## Start DATA EXTRACT
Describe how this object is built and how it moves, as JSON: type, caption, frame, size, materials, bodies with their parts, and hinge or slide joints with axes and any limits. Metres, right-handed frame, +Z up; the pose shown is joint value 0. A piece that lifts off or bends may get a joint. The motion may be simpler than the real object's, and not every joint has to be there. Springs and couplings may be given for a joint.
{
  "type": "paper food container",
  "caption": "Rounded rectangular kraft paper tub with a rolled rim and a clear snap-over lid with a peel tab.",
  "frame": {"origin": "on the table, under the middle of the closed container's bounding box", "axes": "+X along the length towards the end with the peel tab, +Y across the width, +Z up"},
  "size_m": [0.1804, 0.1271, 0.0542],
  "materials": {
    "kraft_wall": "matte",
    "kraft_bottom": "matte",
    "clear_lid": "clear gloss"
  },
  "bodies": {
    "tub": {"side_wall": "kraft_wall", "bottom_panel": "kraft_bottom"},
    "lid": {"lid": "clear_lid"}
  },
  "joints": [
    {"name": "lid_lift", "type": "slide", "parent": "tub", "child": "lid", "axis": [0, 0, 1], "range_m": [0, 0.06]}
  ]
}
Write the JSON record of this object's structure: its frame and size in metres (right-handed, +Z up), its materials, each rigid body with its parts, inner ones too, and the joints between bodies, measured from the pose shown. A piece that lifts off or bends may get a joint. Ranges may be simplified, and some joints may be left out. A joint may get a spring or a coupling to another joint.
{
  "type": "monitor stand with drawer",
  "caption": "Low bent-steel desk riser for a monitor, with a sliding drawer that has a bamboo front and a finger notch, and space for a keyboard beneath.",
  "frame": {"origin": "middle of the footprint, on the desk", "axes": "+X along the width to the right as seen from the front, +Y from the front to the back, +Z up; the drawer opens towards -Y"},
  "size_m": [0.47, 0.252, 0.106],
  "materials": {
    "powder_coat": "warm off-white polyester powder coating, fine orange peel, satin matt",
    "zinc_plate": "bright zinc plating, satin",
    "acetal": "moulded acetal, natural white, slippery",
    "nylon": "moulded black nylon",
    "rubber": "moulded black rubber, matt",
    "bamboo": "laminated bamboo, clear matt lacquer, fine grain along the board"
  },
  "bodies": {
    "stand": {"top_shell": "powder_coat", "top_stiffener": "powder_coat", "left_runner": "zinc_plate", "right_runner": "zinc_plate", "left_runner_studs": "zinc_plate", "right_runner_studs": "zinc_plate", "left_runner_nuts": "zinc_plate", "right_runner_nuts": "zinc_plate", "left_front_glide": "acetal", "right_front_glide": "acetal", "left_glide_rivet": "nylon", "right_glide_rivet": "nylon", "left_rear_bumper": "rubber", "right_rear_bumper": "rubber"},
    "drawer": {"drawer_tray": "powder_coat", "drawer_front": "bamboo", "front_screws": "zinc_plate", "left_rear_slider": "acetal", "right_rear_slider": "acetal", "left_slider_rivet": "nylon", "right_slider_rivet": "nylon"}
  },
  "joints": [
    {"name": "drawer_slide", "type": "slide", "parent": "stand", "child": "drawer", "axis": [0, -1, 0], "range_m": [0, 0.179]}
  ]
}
## End DATA EXTRACT
§ **TASK**:
Set down the listing above in full, please, exactly as it appears.

§ **ANSWER TO THE PROBLEM**:
Describe how this object is built and how it moves, as JSON: type, caption, frame, size, materials, bodies with their parts, and hinge or slide joints with axes and any limits. Metres, right-handed frame, +Z up; the pose shown is joint value 0. A piece that lifts off or bends may get a joint. The motion may be simpler than the real object's, and not every joint has to be there. Springs and couplings may be given for a joint.
{
  "type": "paper food container",
  "caption": "Rounded rectangular kraft paper tub with a rolled rim and a clear snap-over lid with a peel tab.",
  "frame": {"origin": "on the table, under the middle of the closed container's bounding box", "axes": "+X along the length towards the end with the peel tab, +Y across the width, +Z up"},
  "size_m": [0.1804, 0.1271, 0.0542],
  "materials": {
    "kraft_wall": "matte",
    "kraft_bottom": "matte",
    "clear_lid": "clear gloss"
  },
  "bodies": {
    "tub": {"side_wall": "kraft_wall", "bottom_panel": "kraft_bottom"},
    "lid": {"lid": "clear_lid"}
  },
  "joints": [
    {"name": "lid_lift", "type": "slide", "parent": "tub", "child": "lid", "axis": [0, 0, 1], "range_m": [0, 0.06]}
  ]
}
Write the JSON record of this object's structure: its frame and size in metres (right-handed, +Z up), its materials, each rigid body with its parts, inner ones too, and the joints between bodies, measured from the pose shown. A piece that lifts off or bends may get a joint. Ranges may be simplified, and some joints may be left out. A joint may get a spring or a coupling to another joint.
{
  "type": "monitor stand with drawer",
  "caption": "Low bent-steel desk riser for a monitor, with a sliding drawer that has a bamboo front and a finger notch, and space for a keyboard beneath.",
  "frame": {"origin": "middle of the footprint, on the desk", "axes": "+X along the width to the right as seen from the front, +Y from the front to the back, +Z up; the drawer opens towards -Y"},
  "size_m": [0.47, 0.252, 0.106],
  "materials": {
    "powder_coat": "warm off-white polyester powder coating, fine orange peel, satin matt",
    "zinc_plate": "bright zinc plating, satin",
    "acetal": "moulded acetal, natural white, slippery",
    "nylon": "moulded black nylon",
    "rubber": "moulded black rubber, matt",
    "bamboo": "laminated bamboo, clear matt lacquer, fine grain along the board"
  },
  "bodies": {
    "stand": {"top_shell": "powder_coat", "top_stiffener": "powder_coat", "left_runner": "zinc_plate", "right_runner": "zinc_plate", "left_runner_studs": "zinc_plate", "right_runner_studs": "zinc_plate", "left_runner_nuts": "zinc_plate", "right_runner_nuts": "zinc_plate", "left_front_glide": "acetal", "right_front_glide": "acetal", "left_glide_rivet": "nylon", "right_glide_rivet": "nylon", "left_rear_bumper": "rubber", "right_rear_bumper": "rubber"},
    "drawer": {"drawer_tray": "powder_coat", "drawer_front": "bamboo", "front_screws": "zinc_plate", "left_rear_slider": "acetal", "right_rear_slider": "acetal", "left_slider_rivet": "nylon", "right_slider_rivet": "nylon"}
  },
  "joints": [
    {"name": "drawer_slide", "type": "slide", "parent": "stand", "child": "drawer", "axis": [0, -1, 0], "range_m": [0, 0.179]}
  ]
}